職業安定所の募集では「退職金あり」だったのに実際は支払われなかった
就業規則を確かめて会社側と交渉を

 
就業規則等で規定があるか職場慣行があり、その要件に該当する場合には、退職金を支払う義務が生じる。
 

退職の届出
 
従業員からの労働契約解除・解約(退職)は、原則として告知から14日後の時点でその効力が生じる。
 

退職時の年休消化

 
退職時の残余年休のまとめどりは違法とはならない。
 
労働条件の明示
 
労基法第15条で、労働契約に際し、退職に関する事項も文書で明示が義務づけられているので、必ず退職金の有無の確認を。
 

就業規則等で内容の確認を

 
労働基準法では、賞与も賃金である(第11条)という規定以外に、賞与(一時金)・退職金についての定めは何もない。したがって、雇用契約の際にどういう取り決めをしているかが具体的な支払の根拠となり、契約に違反した場合においてのみ、違反行為となる。したがって、具体的な支給内容や条件を確認しておくことが大事である。
 

退職金の切り下げ

 
退職金規定が知らないうちに不利益変更され、規定どおり支払われない事例があるが、裁判では満額確保が通常となっている。証拠のためにも古い退職金規定も必ず保存すること。
 

倒産による退職金の不払い

 
倒産で退職金が支払われない場合は、未払い賃金の立替払い制度を活用できる。(倒産と未払賃金の立替払)(一時金はできない)
 

退職金規定がない場合

 
退職金制度を設けるか否かは、使用者の裁量に委ねられている事項である。

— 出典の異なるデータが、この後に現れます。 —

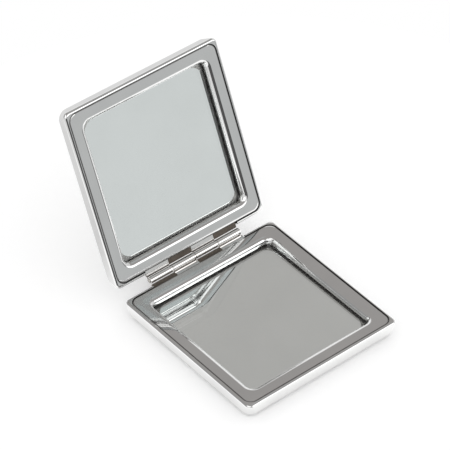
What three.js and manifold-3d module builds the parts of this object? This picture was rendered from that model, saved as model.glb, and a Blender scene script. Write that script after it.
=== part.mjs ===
// Square pocket mirror of polished sheet metal, standing open.
// Two equal halves are joined by a hinge. Each half is a pressed cover whose wall is hemmed
// over the flange of a pressed frame, with a mirror glass on bonding tape under the frame's
// window, and a hinge leaf with two knuckles rolled round the pin that both halves share.
// Millimetres, +Z up. The origin is the centre of the base's flat underside. The hinge runs
// along X on the +Y side.
import * as THREE from "three";
import { mergeVertices } from "three/addons/utils/BufferGeometryUtils.js";
import Module from "manifold-3d";

const wasm = await Module();
wasm.setup();

// Whole mirror
const halfHeight = 5.8; // underside of a half to the top of its frame
const lidAngle = THREE.MathUtils.degToRad(114); // lid at rest, turned up from closed
const seatGap = 0.1; // between pieces that seat on each other

// Frame: a flat border with a rounded inner edge that leads down to the glass
const frameWidth = 60;
const frameDepth = 61;
const frameSheet = 0.45;
const frameCorner = 3; // outer corner radius of the border
const borderWidth = 3.5; // flat part of the border
const beadRadius = 1.65; // rounded inner edge
const windowCorner = 2.2; // corner radius of the window
const frameEdgeBend = 0.4; // rounded outer edge

// Cover: a shallow tray with a hem turned in over the frame's flange
const coverSheet = 0.45;
const rimRise = 0.15; // hem above the frame's border
const rimGroove = 0.15; // between the hem and the border
const hemFlat = 0.2; // flat lip of the hem
const hemBend = 0.85; // between the lip and the wall
const hemCorner = 1.9; // corner radius where the hem turns into the wall
const backBend = 2.5; // between the wall and the flat back
const backCorner = 3.8; // corner radius where the wall meets that bend

// Mirror glass and the tape that bonds it to the cover
const glassThickness = 1.5;
const glassLap = 0.9; // glass hidden past the frame's window wall
const glassCorner = 1.5;
const glassChamfer = 0.2;
const tapeThickness = 1.3;
const tapeInset = 2; // tape stays this far inside the glass
const tapeCorner = 1;

// Hinge: four knuckles in turn, two from each half, on one pin
const knuckleCount = 4;
const knucklePitch = 9.5;
const knuckleGap = 0.2; // running gap between neighbours
const pinRadius = 0.75;
const pinClearance = 0.05;
const pinProud = 0.15; // pin past the outer knuckles
const pinChamfer = 0.15;
const leafSheet = 0.45;
const leafCorner = 0.6;
const leafClearance = 0.25; // plate's outer edge to the other half's knuckles
const hingeReach = 2.1; // cover's wall to the hinge axis
const rollEnd = THREE.MathUtils.degToRad(203); // where the rolled sheet stops
const notchClearance = 0.4; // round the hinge, in the cover and the frame
const overrun = 1; // of every cut past what it cuts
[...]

したがって定めがないのであれば、法律上は退職金を支払う必要がないが、募集の際、チラシ等に書かれている場合は虚偽の条件で募集をした問題として会社と交渉し何らかの解決を迫る必要がある。
また、従来から退職に際して、それなりの額の退職金を支払ってきた場合(労使慣行)は退職金を支給することが労働契約の内容とされる判例がある。
 

7日以内の金品の返還と退職金の取扱い

 
労働者の死亡又は退職の場合、権利者が請求した場合には、7日以内に賃金を支払い、及び労働者の権利に属する金品(社内預金等)を返還することが義務づけられている。しかし退職金は通常の賃金ではないので、請求があっても、予め就業規則等で定められた支払時期(例:退職1年後)に支払っても違法ではない。
 

全額払いと相殺

 
退職金からの控除についても労基法24条の適用があるが、その控除が民法上の相殺に該当する場合には、その額の4分の1までしか相殺できない(民法510条、民事執行法152条)。
 

退職金の時効

 
賃金支払請求権の消滅時効期間は2年間であるが、退職金支払請求権は5年間である(労基法115条)。
時効前であれば退職日以降に支払日がある賃金(退職金を除く)の未払いについては、裁判上は支払日以降の期間について、年利14.6%の遅延損害金が請求でき(賃金の支払の確保等に関する法律第6条)、また時間外労働等の未払いについては、労基法114条による付加金も請求できる。
 

一時金支給日に在籍していない時

 
賞与については、賃金の一部と見なされるので、支払時に在職していなくても、算定期間中に勤務していれば請求することができる。ただし、労働協約、就業規則で賞与の支払は、「支払い時在籍者のみ」と規定している場合があるので注意が必要。
また、最近は「企業業績が悪いので賞与はださない」という場合も多くみられるが、それ自体は契約違反とはならない。このような場合は労働組合(または従業員代表) との交渉事項となる。
 

退職時の証明と書面の交付

 
退職時において(1)試用期間(2)業務の種類(3)地位(4)賃金(5)退職の事由(解雇の場合にはその理由を含む)の必要項目を労働者が請求した場合、書面で交付しなければならない。